La justice camerounaise s’est muée en un «instrument de règlement de comptes au service de certains», estime l’avocat Claude Assira Engouté dans une lettre ouverte au chef de l’Etat Paul Biya.
Indiquant avoir procédé à une démarche similaire, sous la forme conventionnelle depuis le 30 mai 2012 mais qui est restée sans suite, l'auxiliaire de justice explique avoir choisi cette forme d'interpellation du président de la République en désespoir de cause.
Pour lui, la justice de ce pays, qui a par ailleurs adhéré aux différentes Conventions consacrant et instituant l'indépendance de la magistrature comme un principe républicain sacré, est «devenue ferment de l'absurde, de l'incompréhension et de l'arbitraire que seule compte la condamnation de ceux qui sont désormais présentés à la vindicte», particulièrement dans les procès touchant de présumés d'atteintes à la fortune publique.

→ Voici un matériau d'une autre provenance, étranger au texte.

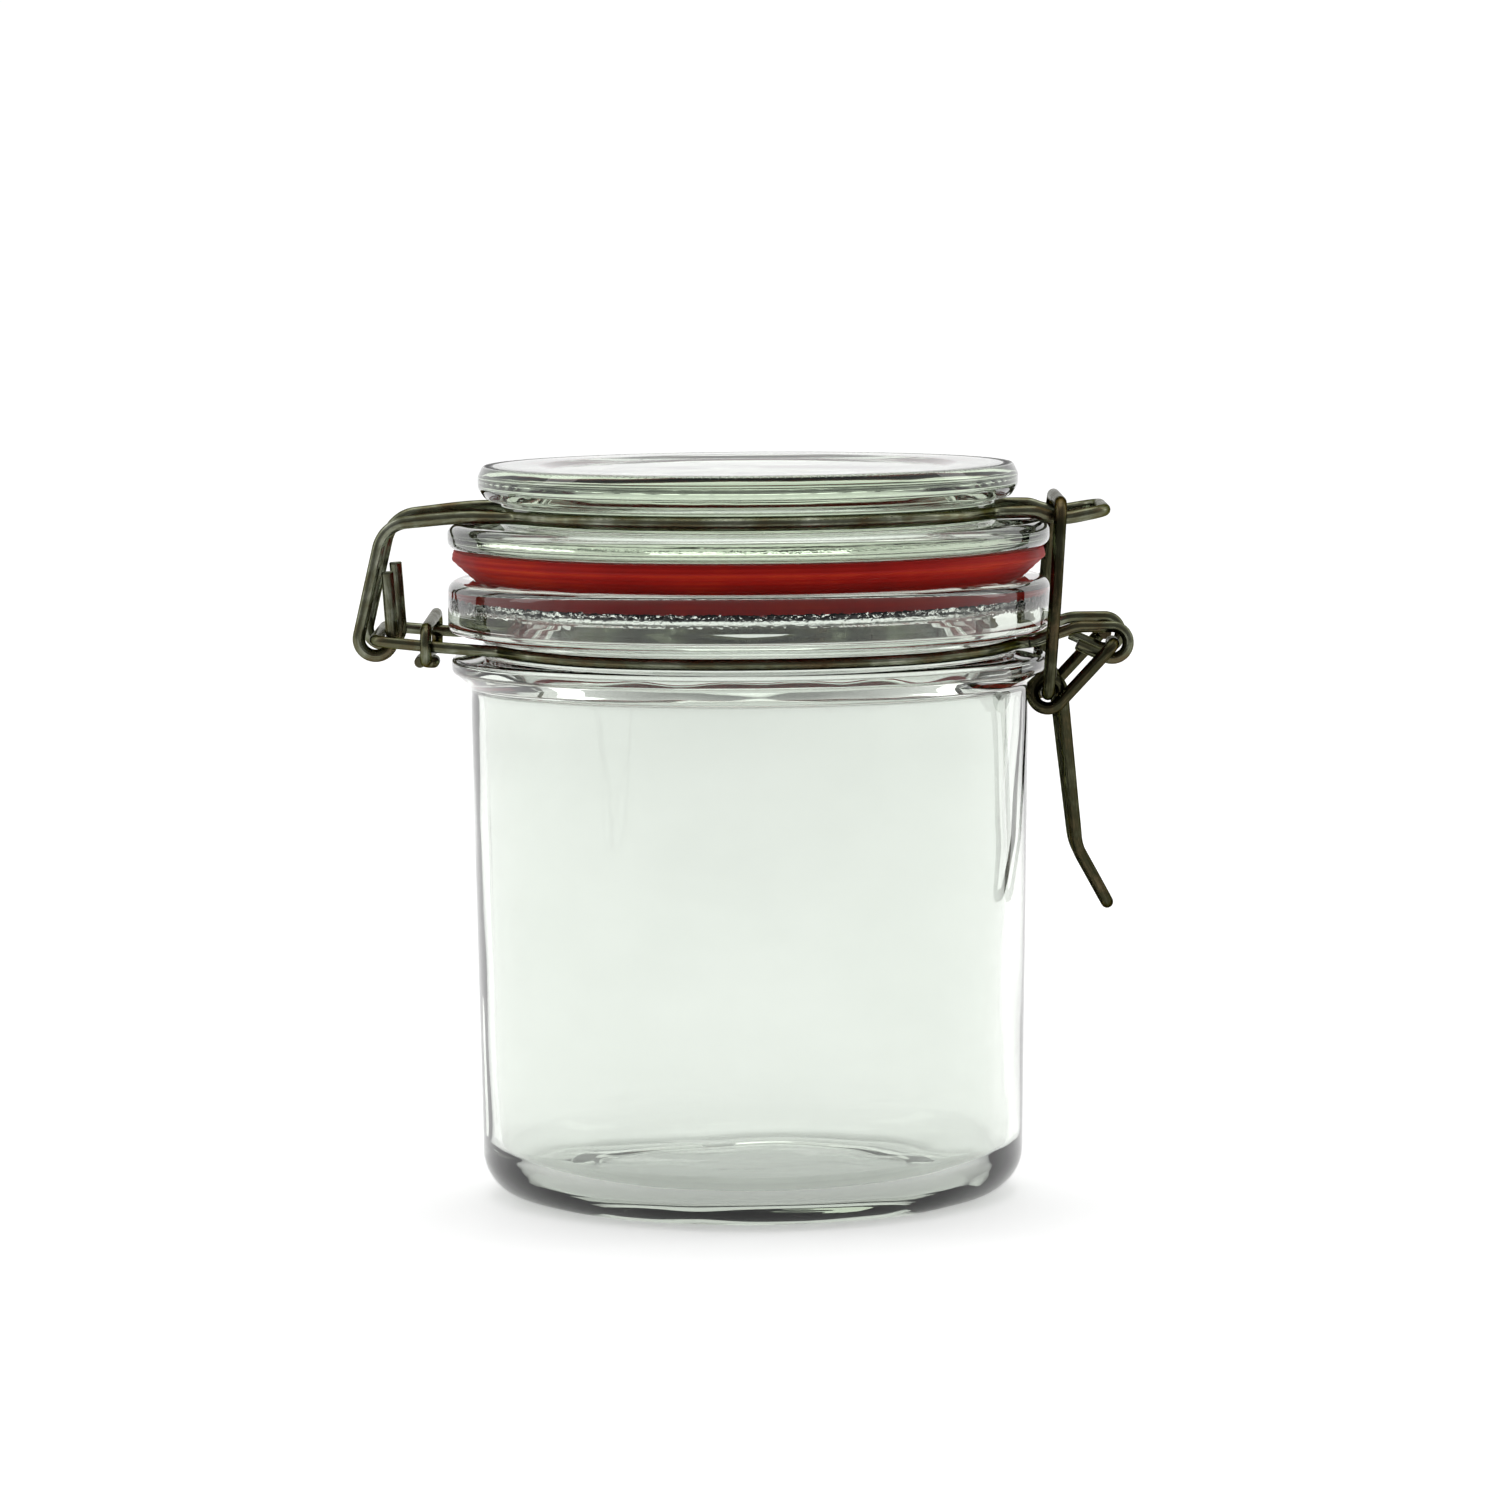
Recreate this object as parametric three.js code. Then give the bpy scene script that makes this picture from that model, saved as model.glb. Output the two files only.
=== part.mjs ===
// Wire-bail glass canister: a glass jar with a glass lid, a rubber gasket and a bent-wire latch.
// Millimetres, +Z up. The jar's axis is Z, its foot stands on Z = 0, the latch is at +X and the
// hinge at -X. Every wire is symmetric about the XZ plane, except the clip's overlapping ends.
import * as THREE from "three";

// ---- Driving dimensions -------------------------------------------------------------------

const WIRE_GAP = 0.3; // gap between a wire and the groove that it lies in
const LATHE_SIDES = 56; // sides of a turned piece
const WIRE_SIDES = 8; // sides of a wire
const BEND_STEP = 18; // degrees between the sections of a tight bend
const RING_STEP = 7.5; // degrees between the sections of a wire around the neck

const SPRING_WIRE = 1.05; // radius of the bail's, lever's and link's wire
const BAND_WIRE = 0.95; // radius of the neck band's and clip's wire

const JAR = {
  standRadius: 37.5, // outer edge of the ring that the jar stands on
  recessRadius: 30.5, // edge of the hollow under the foot
  recessFlat: 25.7,
  recessDepth: 1.5,
  footRadius: 44.8, // outside of the wall, just above the foot
  footHeight: 8.5,
  wallRadius: 46.0, // outside of the wall, under the bead
  wallTop: 84.0,
  beadRadius: 49.1,
  beadHeight: 87.9,
  grooveRadius: 44.0, // bottom of the groove that holds the neck band
  grooveHeight: 90.9,
  collarRadius: 49.6,
  rimHeight: 101.9,
  seat: { outer: [44.8, 101.5], inner: [41.0, 98.3] }, // ends of the cone that carries the gasket
  mouthRadius: 40.0,
  mouthTop: 97.4,
  shoulderHeight: 88.0, // where the mouth widens into the body
  insideRadius: 42.6,
  insideFootRadius: 41.6,
  floorHeight: 4.2,
  floorCorner: 5.5,
};

const LID = {
  plugRadius: 39.4,
  plugWall: 4.0,
  plugBottom: 98.4,
  hollowTop: 106.0, // ceiling of the hollow inside the plug
  coneBottom: 101.9, // the cone under the flange that presses on the gasket
  coneRadius: 44.75,
  flangeRadius: 49.6,
  flangeBottom: 107.0,
  flangeTop: 111.1,
  grooveRadius: 40.7, // bottom of the groove that holds the bail
  discRadius: 44.5,
  topRadius: 42.5,
  top: 120.5,
  dish: 0.6, // how far the middle of the top lies under its rim
  dishRadius: 33.0,
};

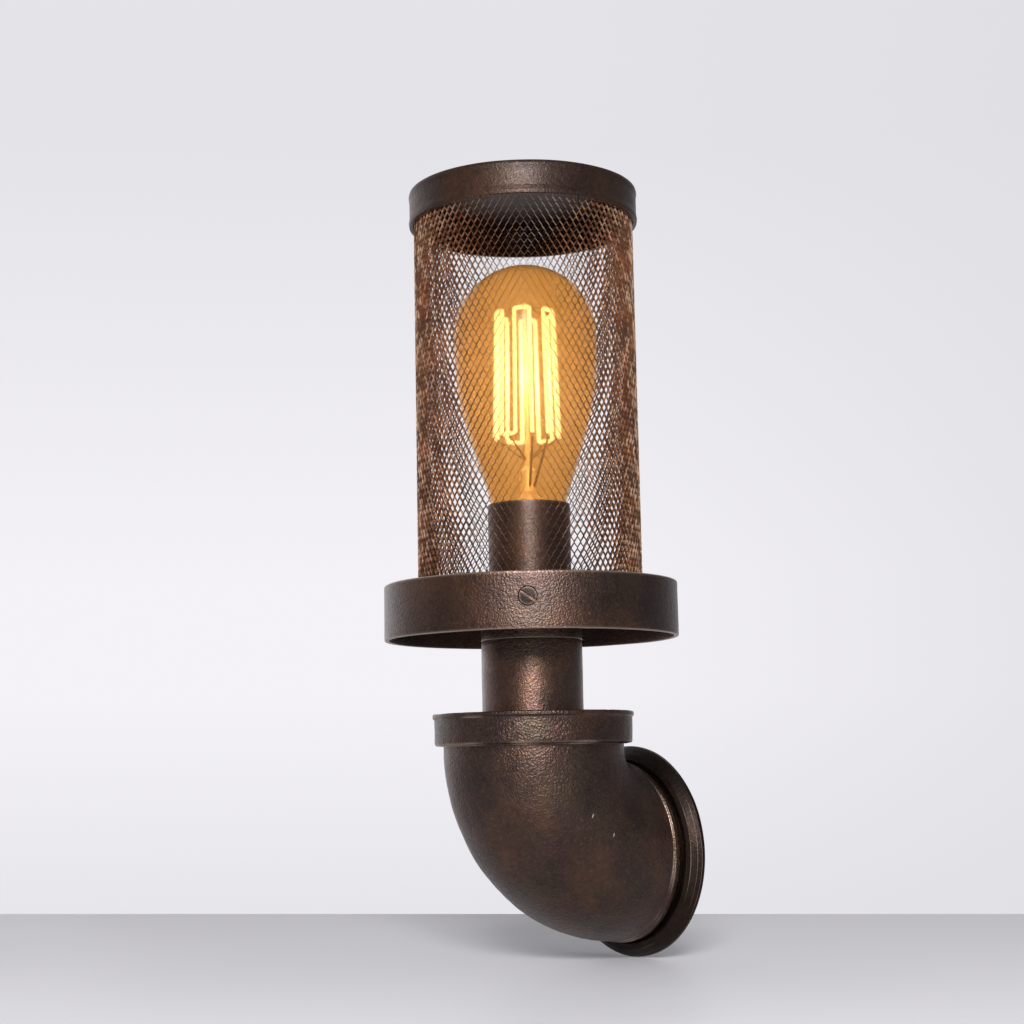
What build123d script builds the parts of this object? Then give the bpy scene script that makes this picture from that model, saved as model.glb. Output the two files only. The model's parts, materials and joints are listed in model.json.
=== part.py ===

Les condamnations paraissent ainsi imposées d'avance, dictées par des paramètres étrangers aux griefs imputés aux personnes poursuivies, avec des personnes acquittées mais jamais remises en liberté, avec en prime des magistrats muselés ou indirectement sanctionnés pour avoir voulu faire correctement leur travail.
Pour Claude Assira Engouté, les règles élémentaires garantissant l'éthique et l'équité sont allègrement foulées aux pieds, de sorte que des magistrats ayant été les principaux accusateurs comme procureurs généraux de cour d'appel, se retrouvent à juger ceux qu'ils accusaient naguère.
Comment expliquer, écrit-il, que, lorsque la plus haute juridiction du pays qu'est la Cour suprême fait une proposition d'arrêt susceptible d'être favorable à un accusé, la machine et les moyens colossaux de l'Etat sont mis en œuvre pour empêcher cette occurrence ?
Cette façon de faire, constate-t-il «crée, et cela est perceptible, démotivation et auto-dévalorisation» chez les magistrats.
Pour lui, toutes ces anomalies sont caractéristiques d'injustice et de violence et constituent le ciment de la haine et de la discorde qui est en train de se mettre en place et dont le Cameroun risque de pâtir à l'instar de certains autres pays.
Lui-même fils d'un ancien haut magistrat, Claude Assira Engouté appelle le chef de l'Etat à œuvrer pour un retour à la justice juste et équitable pour que les institutions républicaines séculaires soient respectées, et que les auteurs de violations graves au bon fonctionnement des institutions «soient invités à respecter les décisions de l'autorité judiciaire».